A côté des rangées de papayes, de bananiers et de manioc, les fermiers ont planté plusieurs hectares de "pinhao manso" (Jatropha curcas), un arbre originaire de cette région semi-aride, dont le fruit contient 38 % d’une huile destinée à l’élaboration de biodiesel.

Même dans le sol sablonneux, ce végétal produit trois tonnes de graines à l’hectare et offre deux récoltes annuelles. "Le soleil, considéré ici comme un châtiment pour l’agriculture, est désormais une bénédiction", explique Livania. Petrobras avait fourni à la coopérative les graines qui sont devenues, à Canudos, 1 200 pieds de "pinhao manso".

Aux 142 familles de petits agriculteurs de Palheiros III, une autre communauté rurale près d’Upanema (à 250 kilomètres de Natal), la compagnie pétrolière a fourni des graines de ricin. Assis Gama, le président de Palheiros III, fait visiter avec fierté la plantation de 300 hectares de ricin. "Ça ne demande guère d’entretien, et, en deux ans de vie utile, un pied donne six récoltes, explique-t-il. Ça permet de valoriser des surfaces non entretenues, à côté de nos cultures maraîchères et fruitières."

Le ricin, qui pousse sur les terrains vagues, assure un complément de revenus aux petits paysans. Ces derniers sont encouragés par Brasilia à mettre en valeur la terre qui leur a été remise au moment de la réforme, grâce aux crédits destinés à l’agriculture familiale.

"Notre défi est d’organiser la production de la matière première, car nous aurons bientôt une grande usine de biodiesel dans le Rio Grande do Norte, et sûrement une dans chaque Etat du Brésil", estime Ulisses Soares, géologue chez Petrobras depuis vingt ans.

"RECHERCHE INTENSE"

Le site où convergent les récoltes des petits agriculteurs n’est encore qu’expérimental. Il n’occupe que quelques hectares dans l’immense raffinerie de Guamaré. Le processus d’industrialisation, entièrement novateur, a requis un investissement de huit millions d’euros de la part de Petrobras. "Personne n’a jamais réussi à élaborer le biodiesel à partir de la graine de mamona, ou autres, mais seulement à partir de l’huile", explique Mauro Silva, l’ingénieur responsable des tests. Commencés en juillet, ils devraient durer dix-huit mois. Un test sur 100 tonnes d’oléagineux différents sera réalisé chaque mois, car le but, à Guamaré, est de produire un biodiesel peu coûteux et fiable.

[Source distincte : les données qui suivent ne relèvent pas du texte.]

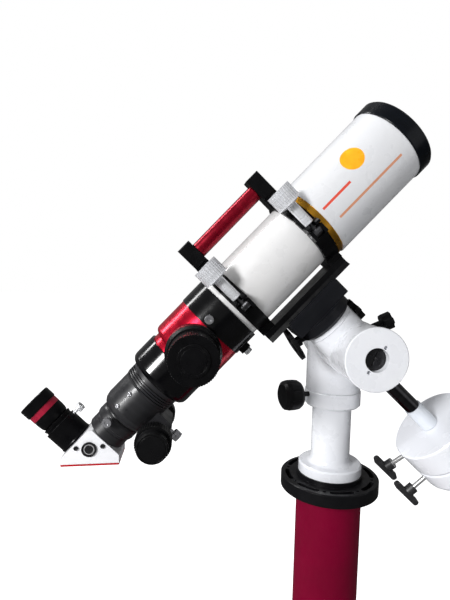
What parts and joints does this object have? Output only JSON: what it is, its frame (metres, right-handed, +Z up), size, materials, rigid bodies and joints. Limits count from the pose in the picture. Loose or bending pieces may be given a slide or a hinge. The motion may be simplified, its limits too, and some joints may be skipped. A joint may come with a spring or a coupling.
{
  "type": "solar telescope on equatorial pier mount",
  "caption": "Short solar refractor clamped by two rings on a white German equatorial tracking head with counterweights, on a flanged red steel pier",
  "frame": {"origin": "centre of the underside of the pier foot, on the pier axis", "axes": "+Z up along the pier, -Y the way the polar axis and its front disc point at rest, +X the counterweight side"},
  "size_m": [0.599, 0.3501, 1.0206],
  "materials": {
    "red_paint": "dark red gloss powder coat",
    "black_metal": "black anodised",
    "black_plastic": "moulded black",
    "white_paint": "white gloss lacquer",
    "cream_paint": "white gloss lacquer",
    "weight_paint": "white gloss lacquer over cast iron",
    "grey_metal": "dark grey anodised",
    "silver_metal": "bare turned",
    "steel": "polished",
    "gold": "gold anodised",
    "red_anodised": "bright red anodised",
    "bearing_steel": "ground",
    "glass": "coated",
    "mirror": "dielectric coated",
    "sleeve_plastic": "translucent white"
  },
  "bodies": {
    "pier": {"pier": "red_paint", "pier_head": "black_metal", "pier_head_screws": "steel", "mount_column": "white_paint"},
    "azimuth_clamp": {"azimuth_knob": "black_plastic"},
    "polar_head": {"polar_housing": "white_paint", "polar_bearings": "bearing_steel"},
    "polar_clamp": {"polar_lock_knob": "black_plastic"},
    "declination_arm": {"polar_shaft": "bearing_steel", "declination_body": "white_paint", "front_disc": "white_paint", "sight_plug": "black_metal", "counterweight_shaft": "steel", "shaft_sleeve": "sleeve_plastic"},
    "declination_clamp": {"declination_lock_knob": "black_plastic"},
    "weight_upper": {"upper_weight": "weight_paint"},
    "weight_upper_lock": {"upper_weight_screw": "black_metal"},
    "weight_lower": {"lower_weight": "weight_paint"},
    "weight_lower_lock": {"lower_weight_screw": "black_metal"},
    "saddle": {"declination_head": "white_paint", "saddle_body": "grey_metal"},
    "slow_motion": {"slow_motion_knob": "black_plastic"},
    "jaw": {"saddle_jaw": "black_metal"},
    "jaw_handle": {"saddle_knob": "black_plastic"},
    "telescope": {"dovetail_bar": "black_metal", "ring_lower_halves": "black_metal", "ring_upper_halves": "black_metal", "ring_pins": "steel", "handle_blocks": "black_metal", "handle_bar": "red_anodised", "main_tube": "cream_paint", "cell_ring": "gold", "objective_lenses": "glass", "dew_shield": "cream_paint", "etalon_housing": "black_metal", "etalon_plates": "glass", "red_body": "red_anodised", "tuner_base": "grey_metal", "rear_cylinder": "black_metal", "focuser_body": "black_metal"},
    "ring_bolts": {"swing_bolts": "steel"},
    "ring_nut_front": {"ring_knob_front": "silver_metal"},
    "ring_nut_rear": {"ring_knob_rear": "silver_metal"},
    "front_cap": {"dust_cap": "black_metal"},
    "side_screw": {"side_thumbscrew": "silver_metal"},
    "lower_screw": {"lower_thumbscrew": "silver_metal"},
    "tuner": {"tuner_knob": "grey_metal"},
    "piston": {"tuner_piston": "silver_metal"},
    "focus_drive": {"focus_knobs": "black_metal"},
    "draw": {"drawtube": "black_metal"},
    "tension": {"tension_screw": "silver_metal"},
    "draw_clamp": {"clamp_thumbscrew": "silver_metal"},
    "diagonal": {"diagonal_body": "white_paint", "diagonal_plate": "red_anodised", "diagonal_mirror": "mirror", "diagonal_trim": "black_metal", "eyepiece_holder": "black_metal"},
    "holder_screw": {"holder_thumbscrew": "silver_metal"},
    "ocular": {"eyepiece": "black_metal"},
    "zoom_ring": {"eyepiece_band": "red_anodised"}
  },
  "joints": [
    {"name": "azimuth_clamp_turn", "type": "hinge", "parent": "pier", "child": "azimuth_clamp", "pos_m": [0, 0, 0.64], "axis": [-0.9659, -0.2588, 0], "range_deg": [0, 180]},
    {"name": "azimuth_turn", "type": "hinge", "parent": "pier", "child": "polar_head", "pos_m": [0, 0, 0.64], "axis": [0, 0, 1], "range_deg": [-180, 180]},
    {"name": "polar_clamp_turn", "type": "hinge", "parent": "polar_head", "child": "polar_clamp", "pos_m": [0, -0.022, 0.718], "axis": [0.9135, 0, 0.4067], "range_deg": [0, 180]},
    {"name": "polar_turn", "type": "hinge", "parent": "polar_head", "child": "declination_arm", "pos_m": [0, -0.0815, 0.718], "axis": [0, -1, 0], "range_deg": [-6, 38]},
    {"name": "declination_clamp_turn", "type": "hinge", "parent": "declination_arm", "child": "declination_clamp", "pos_m": [-0.0245, -0.0695, 0.74085], "axis": [0.682, 0, 0.7314], "range_deg": [0, 180]},
    {"name": "upper_weight_slide", "type": "slide", "parent": "declination_arm", "child": "weight_upper", "axis": [0.7314, 0, -0.682], "range_m": [0, 0.012], "stiffness_N_per_m": 40000},
    {"name": "upper_weight_lock_turn", "type": "hinge", "parent": "weight_upper", "child": "weight_upper_lock", "pos_m": [0.11746, -0.0815, 0.60847], "axis": [-0.6409, 0.342, -0.6872], "range_deg": [-90, 0]},
    {"name": "lower_weight_slide", "type": "slide", "parent": "weight_upper", "child": "weight_lower", "axis": [0.7314, 0, -0.682], "range_m": [0, 0.011], "stiffness_N_per_m": 40000},
    {"name": "lower_weight_lock_turn", "type": "hinge", "parent": "weight_lower", "child": "weight_lower_lock", "pos_m": [0.14327, -0.0815, 0.5844], "axis": [-0.6754, 0.1392, -0.7242], "range_deg": [-90, 0]},
    {"name": "declination_turn", "type": "hinge", "parent": "declination_arm", "child": "saddle", "pos_m": [0, -0.0815, 0.718], "axis": [-0.7314, 0, 0.682], "continuous": true},
    {"name": "slow_motion_turn", "type": "hinge", "parent": "saddle", "child": "slow_motion", "pos_m": [-0.03591, -0.0815, 0.75149], "axis": [-0.829, 0, -0.5592], "continuous": true},
    {"name": "jaw_handle_turn", "type": "hinge", "parent": "jaw", "child": "jaw_handle", "pos_m": [-0.05281, -0.0815, 0.77134], "axis": [0, 1, 0], "range_deg": [0, 540]},
    {"name": "jaw_slide", "type": "slide", "parent": "saddle", "child": "jaw", "axis": [0, 1, 0], "range_m": [0, 0.003]},
    {"name": "dovetail_slide", "type": "slide", "parent": "saddle", "child": "telescope", "axis": [0.682, 0, 0.7314], "range_m": [-0.015, 0.015], "stiffness_N_per_m": 40000},
    {"name": "ring_bolt_swing", "type": "hinge", "parent": "telescope", "child": "ring_bolts", "pos_m": [-0.10729, -0.1325, 0.81805], "axis": [0.682, 0, 0.7314], "range_deg": [0, 95]},
    {"name": "front_nut_turn", "type": "hinge", "parent": "ring_bolts", "child": "ring_nut_front", "pos_m": [-0.07246, -0.1325, 0.86419], "axis": [-0.7314, 0, 0.682], "range_deg": [0, 180]},
    {"name": "rear_nut_turn", "type": "hinge", "parent": "ring_bolts", "child": "ring_nut_rear", "pos_m": [-0.15226, -0.1325, 0.77863], "axis": [-0.7314, 0, 0.682], "range_deg": [0, 180]},
    {"name": "cap_pull", "type": "slide", "parent": "telescope", "child": "front_cap", "axis": [0.682, 0, 0.7314], "range_m": [0, 0.04], "stiffness_N_per_m": 5000},
    {"name": "side_screw_turn", "type": "hinge", "parent": "telescope", "child": "side_screw", "pos_m": [-0.18797, -0.0815, 0.75792], "axis": [0, -1, 0], "range_deg": [0, 180]},
    {"name": "lower_screw_turn", "type": "hinge", "parent": "telescope", "child": "lower_screw", "pos_m": [-0.17715, -0.0815, 0.75193], "axis": [0.7314, 0, -0.682], "range_deg": [0, 180]},
    {"name": "tuner_turn", "type": "hinge", "parent": "telescope", "child": "tuner", "pos_m": [-0.20511, -0.0815, 0.72195], "axis": [0, -1, 0], "range_deg": [0, 720]},
    {"name": "piston_slide", "type": "slide", "parent": "telescope", "child": "piston", "axis": [0, 1, 0], "range_m": [0, 0.006]},
    {"name": "focus_turn", "type": "hinge", "parent": "telescope", "child": "focus_drive", "pos_m": [-0.24837, -0.0815, 0.61735], "axis": [0, -1, 0], "range_deg": [-10, 180]},
    {"name": "drawtube_slide", "type": "slide", "parent": "telescope", "child": "draw", "axis": [-0.682, 0, -0.7314], "range_m": [-0.0014, 0.0252], "stiffness_N_per_m": 20000},
    {"name": "tension_turn", "type": "hinge", "parent": "telescope", "child": "tension", "pos_m": [-0.27195, -0.0815, 0.65027], "axis": [0.7314, 0, -0.682], "range_deg": [0, 180]},
    {"name": "draw_clamp_turn", "type": "hinge", "parent": "draw", "child": "draw_clamp", "pos_m": [-0.30357, -0.0815, 0.63396], "axis": [0, -1, 0], "range_deg": [0, 180]},
    {"name": "diagonal_turn", "type": "hinge", "parent": "draw", "child": "diagonal", "pos_m": [-0.31628, -0.0815, 0.60274], "axis": [0.682, 0, 0.7314], "range_deg": [-90, 90]},
    {"name": "holder_screw_turn", "type": "hinge", "parent": "diagonal", "child": "holder_screw", "pos_m": [-0.36368, -0.0815, 0.61891], "axis": [0.682, 0, 0.7314], "range_deg": [0, 180]},
    {"name": "eyepiece_pull", "type": "slide", "parent": "diagonal", "child": "ocular", "axis": [-0.7314, 0, 0.682], "range_m": [0, 0.03], "stiffness_N_per_m": 5000},
    {"name": "zoom_turn", "type": "hinge", "parent": "ocular", "child": "zoom_ring", "pos_m": [-0.38314, -0.0815, 0.63705], "axis": [-0.7314, 0, 0.682], "range_deg": [0, 90]}
  ],
  "couplings": [
    {"joint": "jaw_handle_turn", "follows": "jaw_slide", "rad_per_m": 3141.6},
    {"joint": "piston_slide", "follows": "tuner_turn", "m_per_rad": 0.00047746},
    {"joint": "drawtube_slide", "follows": "focus_turn", "m_per_rad": 0.008}
  ]
}
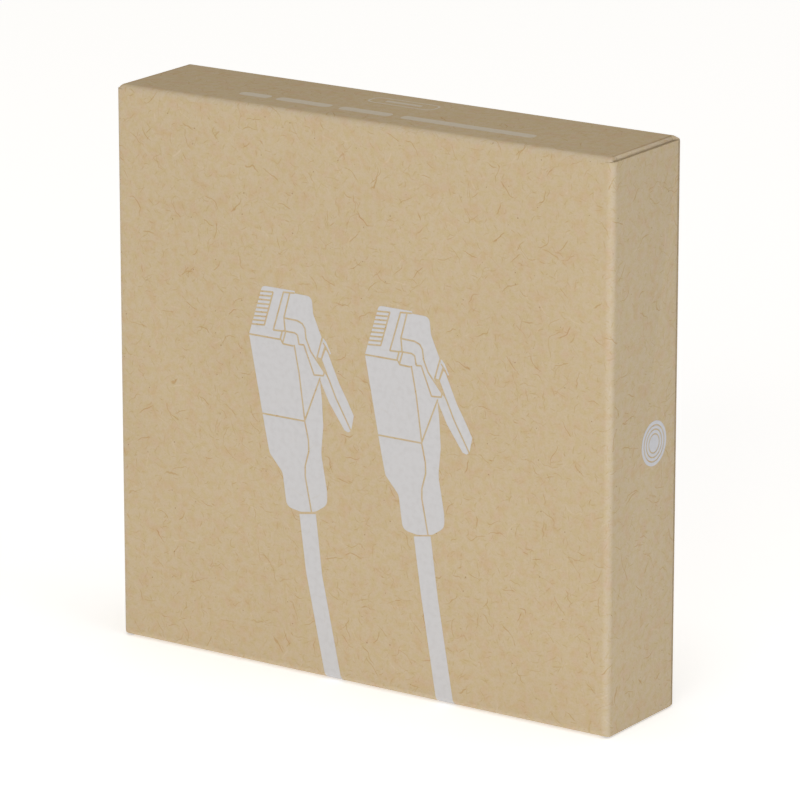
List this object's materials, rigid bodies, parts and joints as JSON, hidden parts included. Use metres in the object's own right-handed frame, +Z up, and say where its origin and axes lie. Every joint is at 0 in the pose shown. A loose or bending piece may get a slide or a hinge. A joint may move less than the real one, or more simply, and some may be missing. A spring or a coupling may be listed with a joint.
{
  "type": "tuck-end folding carton",
  "caption": "Upright shallow square carton of kraft paperboard, closed at both ends by hinged tuck lids over dust flaps, made to hold a coiled network cable.",
  "frame": {"origin": "centre of the footprint, on the surface the carton stands on", "axes": "+Z up, the printed front faces -Y, and +X is towards the right lid as seen from the front"},
  "size_m": [0.13, 0.0274, 0.128],
  "materials": {
    "kraft_board": "uncoated, matte, with loose recycled fibres"
  },
  "bodies": {
    "carton_tube": {"front_panel": "kraft_board", "top_panel": "kraft_board", "back_panel": "kraft_board", "bottom_panel": "kraft_board", "glue_flap": "kraft_board"},
    "right_lid": {"right_lid": "kraft_board"},
    "right_tuck_flap": {"right_tuck_flap": "kraft_board"},
    "right_dust_flap_top": {"right_dust_flap_top": "kraft_board"},
    "right_dust_flap_bottom": {"right_dust_flap_bottom": "kraft_board"},
    "left_lid": {"left_lid": "kraft_board"},
    "left_tuck_flap": {"left_tuck_flap": "kraft_board"},
    "left_dust_flap_top": {"left_dust_flap_top": "kraft_board"},
    "left_dust_flap_bottom": {"left_dust_flap_bottom": "kraft_board"}
  },
  "joints": [
    {"name": "right_lid_crease", "type": "hinge", "parent": "carton_tube", "child": "right_lid", "pos_m": [0.06453, -0.01328, 0.064], "axis": [0, 0, -1], "range_deg": [0, 175]},
    {"name": "right_tuck_crease", "type": "hinge", "parent": "right_lid", "child": "right_tuck_flap", "pos_m": [0.06469, 0.01275, 0.064], "axis": [0, 0, -1], "range_deg": [0, 43.75]},
    {"name": "right_dust_crease_top", "type": "hinge", "parent": "carton_tube", "child": "right_dust_flap_top", "pos_m": [0.06388, 0, 0.12768], "axis": [0, -1, 0], "range_deg": [0, 87.5]},
    {"name": "right_dust_crease_bottom", "type": "hinge", "parent": "carton_tube", "child": "right_dust_flap_bottom", "pos_m": [0.06388, 0, 0.00032], "axis": [0, 1, 0], "range_deg": [0, 87.5]},
    {"name": "left_lid_crease", "type": "hinge", "parent": "carton_tube", "child": "left_lid", "pos_m": [-0.06453, -0.01328, 0.064], "axis": [0, 0, 1], "range_deg": [0, 175]},
    {"name": "left_tuck_crease", "type": "hinge", "parent": "left_lid", "child": "left_tuck_flap", "pos_m": [-0.06469, 0.01275, 0.064], "axis": [0, 0, 1], "range_deg": [0, 43.75]},
    {"name": "left_dust_crease_top", "type": "hinge", "parent": "carton_tube", "child": "left_dust_flap_top", "pos_m": [-0.06388, 0, 0.12768], "axis": [0, 1, 0], "range_deg": [0, 87.5]},
    {"name": "left_dust_crease_bottom", "type": "hinge", "parent": "carton_tube", "child": "left_dust_flap_bottom", "pos_m": [-0.06388, 0, 0.00032], "axis": [0, -1, 0], "range_deg": [0, 87.5]}
  ],
  "couplings": [
    {"joint": "right_tuck_crease", "follows": "right_lid_crease", "ratio": 0.25},
    {"joint": "right_dust_crease_top", "follows": "right_lid_crease", "ratio": 0.5},
    {"joint": "right_dust_crease_bottom", "follows": "right_lid_crease", "ratio": 0.5},
    {"joint": "left_tuck_crease", "follows": "left_lid_crease", "ratio": 0.25},
    {"joint": "left_dust_crease_top", "follows": "left_lid_crease", "ratio": 0.5},
    {"joint": "left_dust_crease_bottom", "follows": "left_lid_crease", "ratio": 0.5}
  ]
}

"Il y a une recherche intense, avec le ricin et le piao manso adaptés sous l’équateur, mais aussi avec l’huile de palme, ou encore le sébum bovin, en plus de l’éthanol produit par la canne à sucre", souligne l’agronome Paulo Morelli, chargé de superviser les programmes de biodiesel au ministère de l’agriculture, à Brasilia. N’ayant pas l’ambition de devenir un "émirat du biodiesel", le Brésil veut partager ses recherches avec des pays tropicaux qui pourraient, eux aussi, profiter du biodiesel, comme l’Angola, la Thaïlande, ou l’Inde.